Later on it served as the earliest British research station in the Antarctic Peninsula. It was established in February 1944 as Base A during the war and then used as basic research station for geology, meteorology and botany. In the final years of operation, it was an important station for ionospheric research.
The station closed in 1962 and was left to the elements….
In 1995, it was declared as a Historic site and Monument and with the help of the United Kingdom
Antarctic Heritage Trust rebuild to it’s original state.

Today it serves as museum and gift shop and is one of the most visited sites on the Antarctic Peninsula. 
It even has a post office! During the Antarctic summer months four engaged "residents" stay there to continue to restore and maintain the building and of course to keep the gift store going.
They have done a really lovely job bringing the original "Bransfield House", the main hut, back to life:

Entry Way


Pantry....Steak&Kidney Pudding sounds delicious....;-)

While restoring they found paintings of famous female celebrities under a thick layer of blue paint....I wonder what's the story behind that....

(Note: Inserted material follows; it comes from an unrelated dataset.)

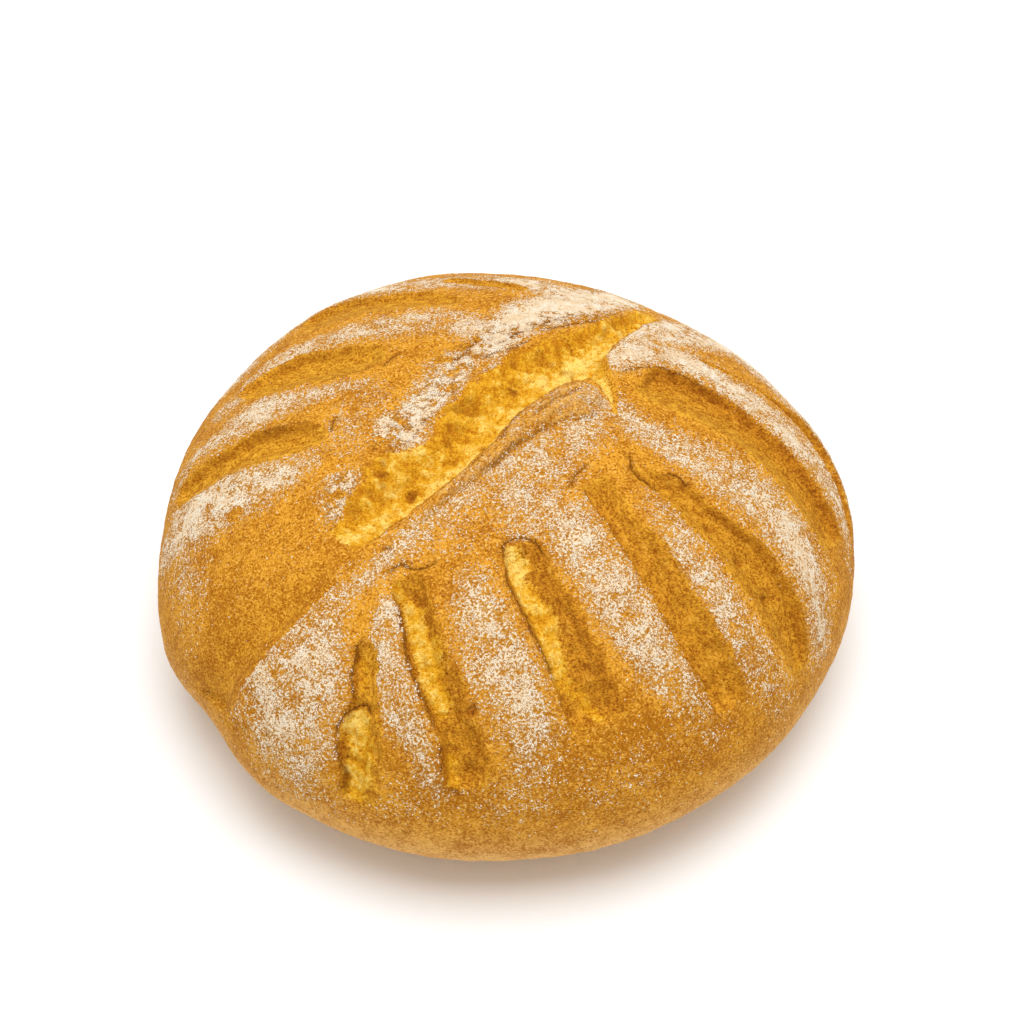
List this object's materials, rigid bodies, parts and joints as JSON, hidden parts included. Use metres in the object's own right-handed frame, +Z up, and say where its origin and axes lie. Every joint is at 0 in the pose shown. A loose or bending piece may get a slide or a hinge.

Accommodations, until about four years ago the summer residents had to sleep here. Now the original storage hut has been restored and serves as more private sleeping quarters.


Time to party...

When we arrived at Port Lockroy last Thursday morning, a near by glacier had just calved and the sea was full of little ice chunks. Beautiful to look at, but the full force of the “calving tsunami” hit us when we saw that the whale skeleton, which had been perfectly arranged the visit before was jumbled and all over the place. These bones weigh 80kg and more….



The gentoo penguin colony at this site is part of a long-term study monitoring the impact of tourist activities on penguins. Whereas in one area, visitors can walk alongside the colony, another area is completely closed off. The penguins certainly did not seem to be disturbed by our presence.

A conversation with one of the four “summer residents” revealed that tourists do not have any negative influence on the success of the colonies….good news since more and more people visit Antarctica each year.

Friday, February 1, 2013

Hello again from Antarctica

Not much writing this time...I will let the pictures speak...
As always, click on the image to see a bigger image.

Our first stop on this journey was Deception Island. An South Shetland Island with lots of history.

Deception Island is an almost ring like island with a small opening called Neptun Bellow, which we are approaching here.

Once inside you are actually sailing on an still active volcano, strange feeling...The last eruption was 1970...The mix between glacier and lava is fascinating.

The next morning we cruised Wilhelmina Bay, one of my favorite spots! Such a serene and peaceful place.

 We even encountered Humpback and Minke Whales.

In the afternoon we explored Cuverville Island, home to the largest Gentoo penguin breeding colony with about 4500 breeding pairs.

Danco Island and Neko Harbour were next on the program. Danco offers great views into the Errera Channel 

and the Gentoo penguins are nesting quite high up. By walking or rather waddling up and down the slopes they are forming these “penguin highways”.

View from Neko Harbour

The following day brought us to Paradise, home of Base Brown, an Argentinian station.

Hmmm, no Canadian city…..

The views from the top are absolutely stunning.

Then we visited Port Lockroy with the only operating post office in Antarctica 

and Jougla Point with a rather grim history…

The last day on the peninsula started early with sweeping views of the Lemaire Channel 

and a visit to another favourite place of mine the Pleneau Bay with it’s beautiful icebergs.

The last and most southern landing was on Petermann Island where we met the Adelie penguins…

…and nesting blue-eyed Shag, here with three chicks almost as big if not bigger than the adults.

After a rather rough ride through the Drake Passage, we are now back in Ushuaia and are getting ready for the next trip.